L’illogisme et la contrainte de sa situation transparaissent lors d’un plan qui est, au choix, hasardeux ou minutieusement organisé : présentant une scène d’un de ses précédents films, Panahi parle devant une étagère de DVD dont le plus visible est celui de « Buried » de Rodrigo Cortés. Faut-il y voir une analogie entre le personnage enfermé, quatre-vingt-dix minutes durant, dans un cercueil enterré, et le cinéaste faussement libre de ses mouvements, auquel on interdit de quitter son propre appartement et de sortir à l’air libre ? La réponse se trouve peut-être dans le film de son compatriote Mohammad Rasoulof, « Au revoir », actuellement en salles, dans lequel l’héroïne cherche à tout prix à quitter un Iran devenu irrespirable, à l’instar du cercueil de bois de Ryan Reynolds. Ironie du sort, Rasoulof, après avoir passé plusieurs jours à Paris pour parler de son film, devrait rentrer incessamment dans son pays, alors qu’il risque l’arrestation immédiate à l’aéroport de Téhéran. Le cercueil est certes oppressant, mais il vaut mieux vivre difficilement au-dedans que mourir à petit feu au dehors.

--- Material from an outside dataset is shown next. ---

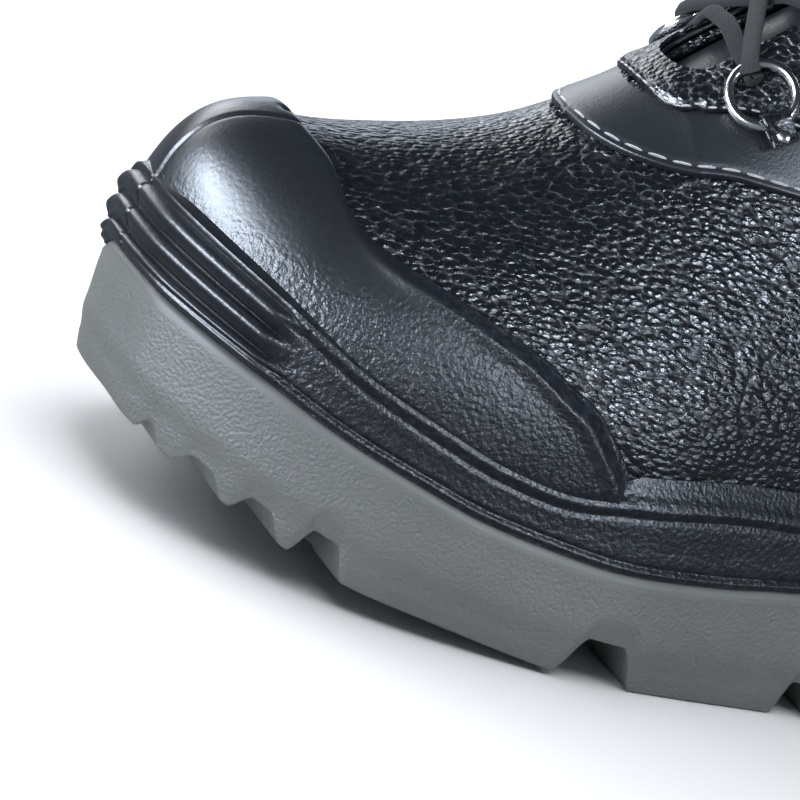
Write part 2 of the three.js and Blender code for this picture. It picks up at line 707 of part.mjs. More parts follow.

C’est justement pour ne pas mourir – symboliquement – que Panahi a tenu à faire ce film, qui n’en est pas vraiment un. Pour s’interroger d’abord sur ce que peut faire un réalisateur sous le coup d’une interdiction d’exercer son métier, et pour prouver, ensuite, que le plus important, c’est de faire en sorte que l’image existe. Mirtahmasb résume ces enjeux avec le talent de concision d’un homme que l’on entend peu s’exprimer : il cite d’abord un proverbe iranien qui dit, en substance, que les coiffeurs sans boulot finissent par se couper les cheveux les uns les autres ; puis, demandant à Panahi de le filmer à son tour à l’aide de son téléphone portable, il remarque que « les images restent » toujours. Mirtahmasb se révèle comme étant le plus philosophe des deux, celui qui encourage son ami à tourner malgré tout ; et qui glisse subrepticement l’idée, pourquoi pas, de « faire un film avec tous les non-films des cinéastes iraniens », tant sont nombreux les projets qui finissent par être rejetés par les autorités incompétentes, dès lors qu’ils sortent de la très étroite ligne décrétée par le pouvoir.

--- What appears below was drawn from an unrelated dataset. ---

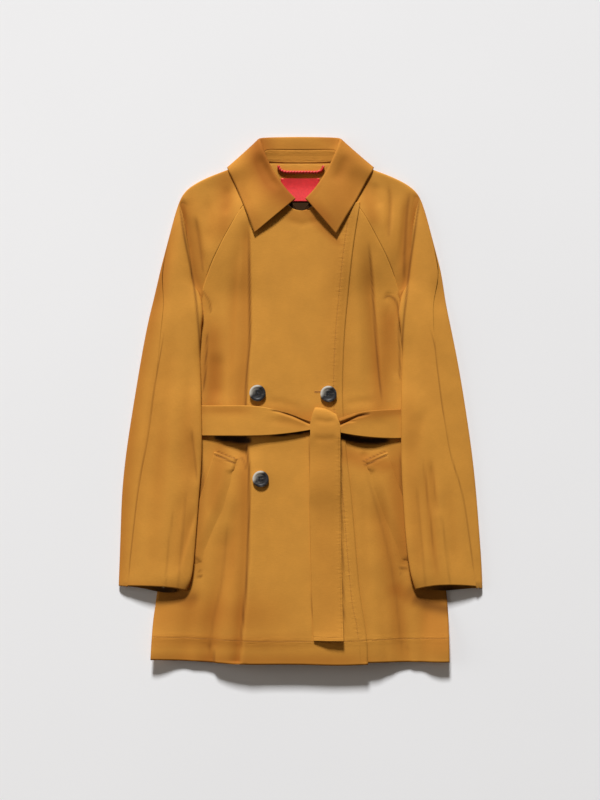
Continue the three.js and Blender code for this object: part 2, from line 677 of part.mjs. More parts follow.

C’est d’ailleurs cette triste réalité qui rythme « Ceci n’est pas un film ». Panahi est assigné à résidence dans l’attente du verdict de son procès – il risque six ans de prison et vingt ans d’interdiction de tourner, un jugement digne du Procès de Kafka – parce qu’il préparait un long-métrage sur les manifestations qui embrasèrent Téhéran après la réélection douteuse du président Ahmadinejad, en juin 2009. Bloqué chez lui, il se propose donc de faire une lecture de son dernier scénario, refusé : le récit d’une jeune femme que ses parents enferment à domicile pour ne pas qu’elle puisse s’inscrire à la faculté. Comment travailler quand on est cinéaste et qu’on ne peut pas tourner ? Panahi délimite une pièce illusoire sur son tapis et incarne tous les rôles : placement de la caméra, description des plans, dialogues. Gêné un instant par l’absurdité de la tâche – « Si on peut raconter un film, à quoi bon le réaliser ? » – il lui suffit de revoir de brèves séquences de ses films pour être convaincu de l’importance d’une vraie liberté de mouvement, car rien ne remplace la fraîcheur d’une interprétation (extrait de « Sang et or ») ni la soudaine émotion d’un décor (extrait du « Cercle »).
Avec son titre à la Magritte, « Ceci n’est pas un film » ne parlera pas à tout le monde, c’est sûr. Mais pour peu que l’on s’intéresse au cinéma iranien et à la situation complexe des réalisateurs du cru – et il y a pour cela du potentiel, si l’on considère le succès surprenant et mérité de « Une séparation » d’Asghar Farhadi – cet exercice de style, sorte d’essai documentarisé, s’avère passionnant, malgré son esthétique relativement dénudée. C’est que l’émotion transmise par Panahi est d’autant plus communicative que l’on sent poindre, derrière la sérénité apparente de sa cage dorée, le cauchemar de l’enfermement, lorsqu’il clame, en détournant le regard, qu’il aimerait « enlever le plâtre ». Avant d’expliquer l’expression : lors du tournage de son film « Le Miroir », la petite fille incarnant l’héroïne avait refusé de continuer à jouer son rôle. Elle avait furieusement retiré le faux plâtre de son bras avant de s’éloigner du bus où se déroulait la scène. Panahi, pareillement, préférerait ne plus interpréter le rôle du cinéaste martyr empêché de tourner, et pouvoir agir à son gré. Et puis, on tient bien mieux une caméra sans ce plâtre pesant sur le bras.